Meet the Realist

By Mr. Money Mustache

Thu, 07 Apr 2011 16:09:18 +0000

Whoa, did you read that opinionated garbage yesterday?

Who is this Mr. Money Mustache? The guy thinks he’s got it all figured out. And is he trying to offer financial advice, or just financial scorn to those less fortunate than himself? Sure, maybe you can retire early if you are born to a frugal family, get a good education and never make any mistakes. But what about the rest of us? Is there any hope at all?

My name is The Realist. I’m contributing to this blog to add some perspective to the hard-edged idealism of this “Mr. Money Mustache” (who needs a fake catchy name like that anyway?).

So, life is hard in the modern world. Rapid changes in the business environment mean frequent layoffs and difficulty in holding a steady job. Health care inflation means we waste more of our small paychecks on medical costs each year. Gas prices are higher than they used to be, and so are other costs like food, child care, and education.

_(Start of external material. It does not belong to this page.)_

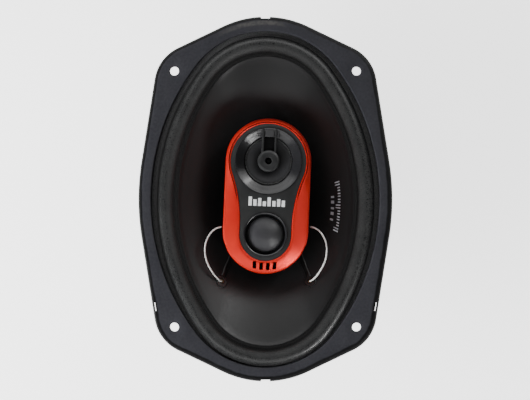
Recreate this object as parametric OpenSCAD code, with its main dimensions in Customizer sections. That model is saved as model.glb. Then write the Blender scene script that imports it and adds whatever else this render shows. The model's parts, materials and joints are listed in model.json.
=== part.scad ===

Yet some people manage to get by while others go bankrupt. Is it all just luck, or is there something we can do to beat the odds ourselves? As the Realist, I’ll step in to present small but powerful steps to help you get ahead. There is sometimes a fine line between financial solvency and bankruptcy.

How fine? How about $25 a month?

Here’s your lesson for the day: say you are breaking even – paying all your bills, buying $500 monthly of necessities on a credit card which gets paid off IN FULL each month with no interest, but not able to save a cent.

Then a McDonald’s opens up next to the office where you work and you start buying lunch once a week instead of brown-bagging it. All of a sudden, you can’t quite pay the credit card bill each month so a small balance starts to accrue.

Ahh, one burger a week, 89 bucks after 3 months. That’s not so bad, is it? YES IT IS.

After 10 years, you’ll have a credit card debt of about $5,000. If you couldn’t pay it off when it was $525, things are looking much tougher now.

And that is $25 per month. Imagine someone so free spending that they went to McDonald’s once per DAY?

That person would be over $50,000 in debt after ten years.

Wow, that is truly extreme. So the lessons for the day are:

What if the person breaking even above found a way to save $10 a day instead of spending $25 more than she made each month? The quick answer is that the same person would would have a $50,000 stack of rapidly growing money in ten years.